• **Given exercise**: Below is the data. Give it again, complete and exact.

• **Data provided**:
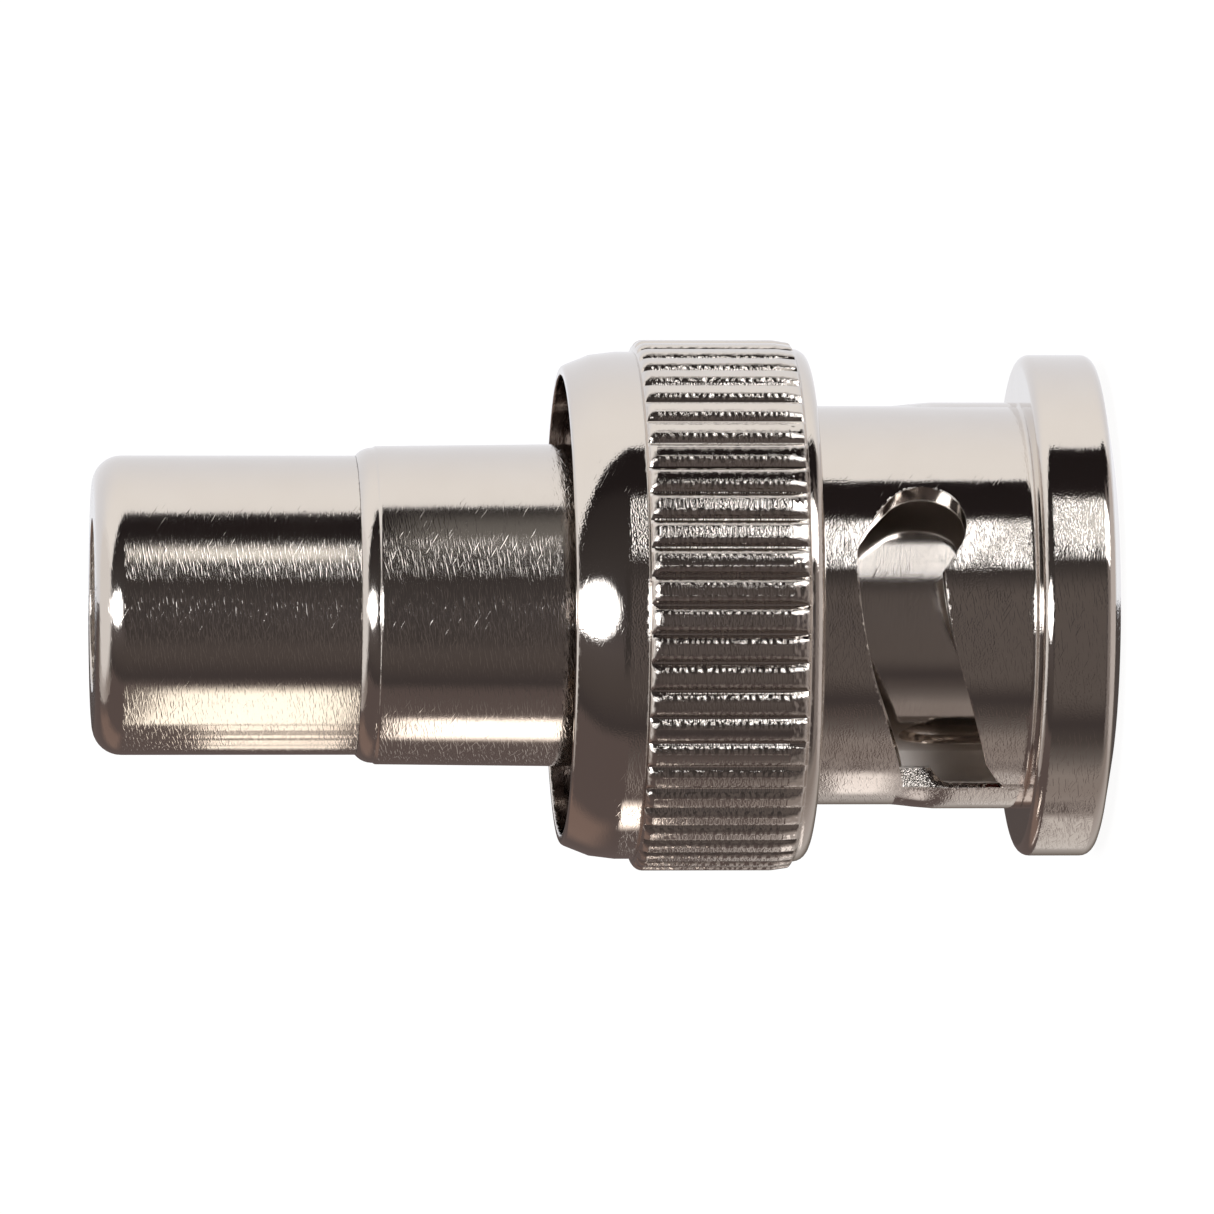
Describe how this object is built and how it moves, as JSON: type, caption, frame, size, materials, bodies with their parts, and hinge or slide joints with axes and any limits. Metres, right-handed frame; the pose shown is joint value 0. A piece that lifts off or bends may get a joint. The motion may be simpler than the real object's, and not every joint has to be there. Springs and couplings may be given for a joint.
{
  "type": "bnc to rca adapter",
  "caption": "Nickel-plated coaxial adapter: knurled bayonet plug with slotted coupling nut at one end, round phono jack at the other.",
  "frame": {"origin": "on the common axis, at the foremost ring of the bayonet nut's front flange, on which the part stands", "axes": "+Z along the common axis, from the bayonet plug towards the phono jack; -Y faces the bayonet slot that the picture shows"},
  "size_m": [0.0148, 0.0148, 0.0281],
  "materials": {
    "nickel_plate": "bright, fine tool and handling scratches",
    "spring_steel": "dark, satin",
    "gold_plate": "polished",
    "ptfe": "matt white, waxy",
    "silicone_rubber": "matt"
  },
  "bodies": {
    "body": {"adapter_body": "nickel_plate", "rca_shell": "nickel_plate", "outer_contact": "nickel_plate", "bnc_insulator": "ptfe", "centre_pin": "gold_plate", "socket_contact": "gold_plate", "rca_insulator": "ptfe", "gasket": "silicone_rubber", "wave_washer": "spring_steel"},
    "washer": {"thrust_washer": "spring_steel"},
    "nut": {"coupling_nut": "nickel_plate", "retaining_ring": "spring_steel"}
  },
  "joints": [
    {"name": "nut_slide", "type": "slide", "parent": "body", "child": "washer", "axis": [0, 0, -1], "range_m": [0, 0.0008], "stiffness_N_per_m": 800, "springref_m": -0.0005, "deforming": ["wave_washer"]},
    {"name": "nut_spin", "type": "hinge", "parent": "washer", "child": "nut", "pos_m": [0, 0, 0.013], "axis": [0, 0, 1], "continuous": true}
  ]
}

• **Task response**:
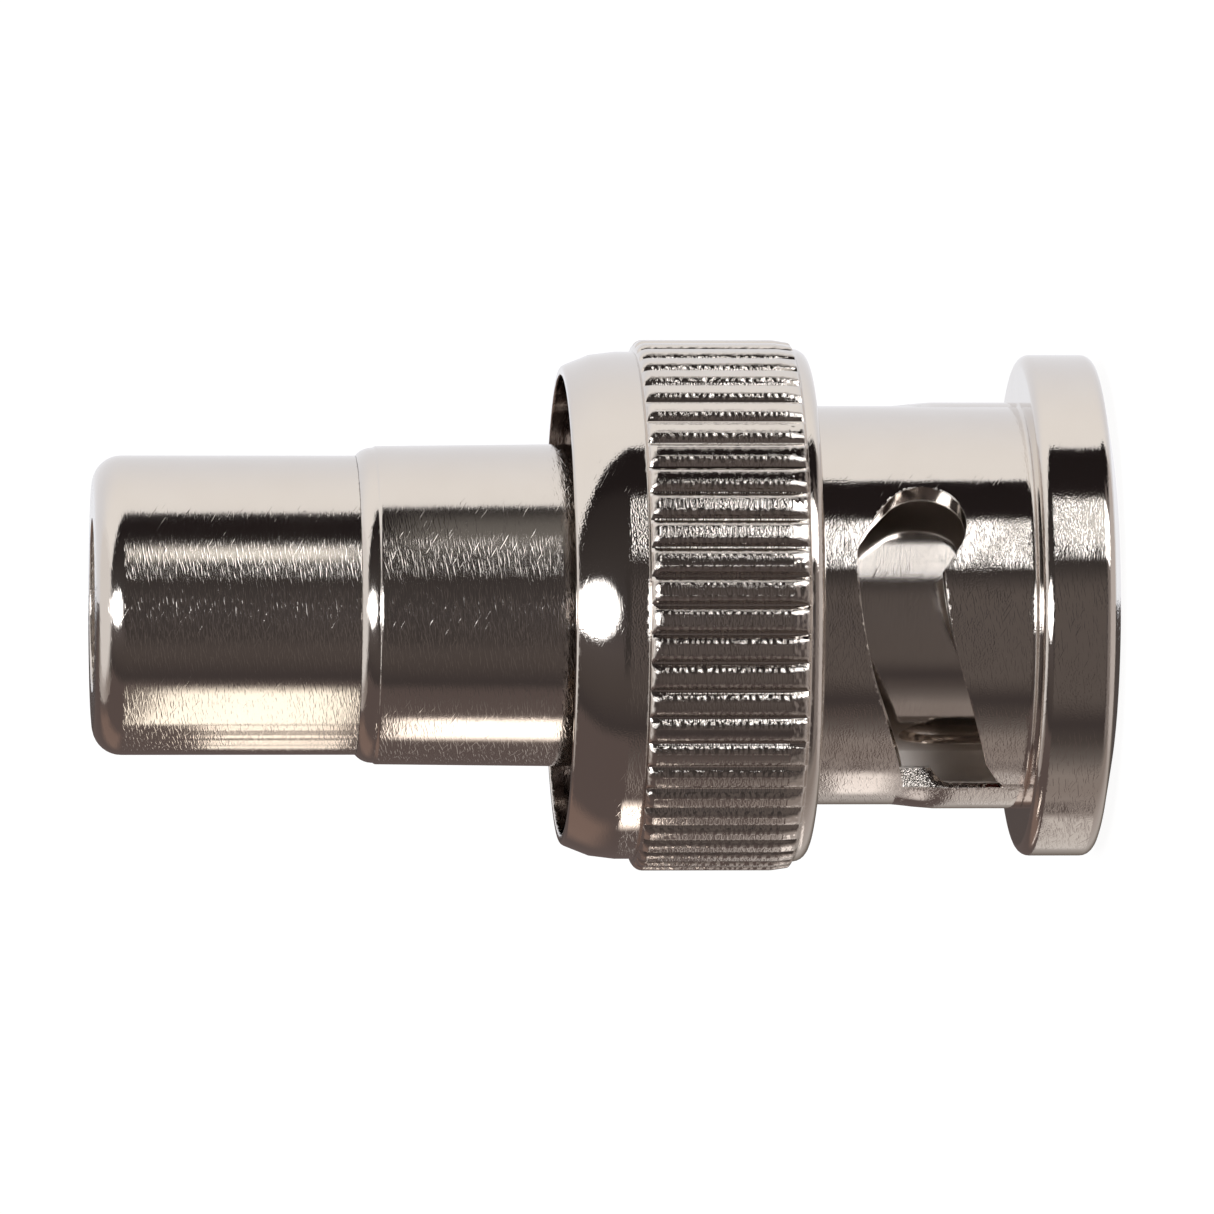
Describe how this object is built and how it moves, as JSON: type, caption, frame, size, materials, bodies with their parts, and hinge or slide joints with axes and any limits. Metres, right-handed frame; the pose shown is joint value 0. A piece that lifts off or bends may get a joint. The motion may be simpler than the real object's, and not every joint has to be there. Springs and couplings may be given for a joint.
{
  "type": "bnc to rca adapter",
  "caption": "Nickel-plated coaxial adapter: knurled bayonet plug with slotted coupling nut at one end, round phono jack at the other.",
  "frame": {"origin": "on the common axis, at the foremost ring of the bayonet nut's front flange, on which the part stands", "axes": "+Z along the common axis, from the bayonet plug towards the phono jack; -Y faces the bayonet slot that the picture shows"},
  "size_m": [0.0148, 0.0148, 0.0281],
  "materials": {
    "nickel_plate": "bright, fine tool and handling scratches",
    "spring_steel": "dark, satin",
    "gold_plate": "polished",
    "ptfe": "matt white, waxy",
    "silicone_rubber": "matt"
  },
  "bodies": {
    "body": {"adapter_body": "nickel_plate", "rca_shell": "nickel_plate", "outer_contact": "nickel_plate", "bnc_insulator": "ptfe", "centre_pin": "gold_plate", "socket_contact": "gold_plate", "rca_insulator": "ptfe", "gasket": "silicone_rubber", "wave_washer": "spring_steel"},
    "washer": {"thrust_washer": "spring_steel"},
    "nut": {"coupling_nut": "nickel_plate", "retaining_ring": "spring_steel"}
  },
  "joints": [
    {"name": "nut_slide", "type": "slide", "parent": "body", "child": "washer", "axis": [0, 0, -1], "range_m": [0, 0.0008], "stiffness_N_per_m": 800, "springref_m": -0.0005, "deforming": ["wave_washer"]},
    {"name": "nut_spin", "type": "hinge", "parent": "washer", "child": "nut", "pos_m": [0, 0, 0.013], "axis": [0, 0, 1], "continuous": true}
  ]
}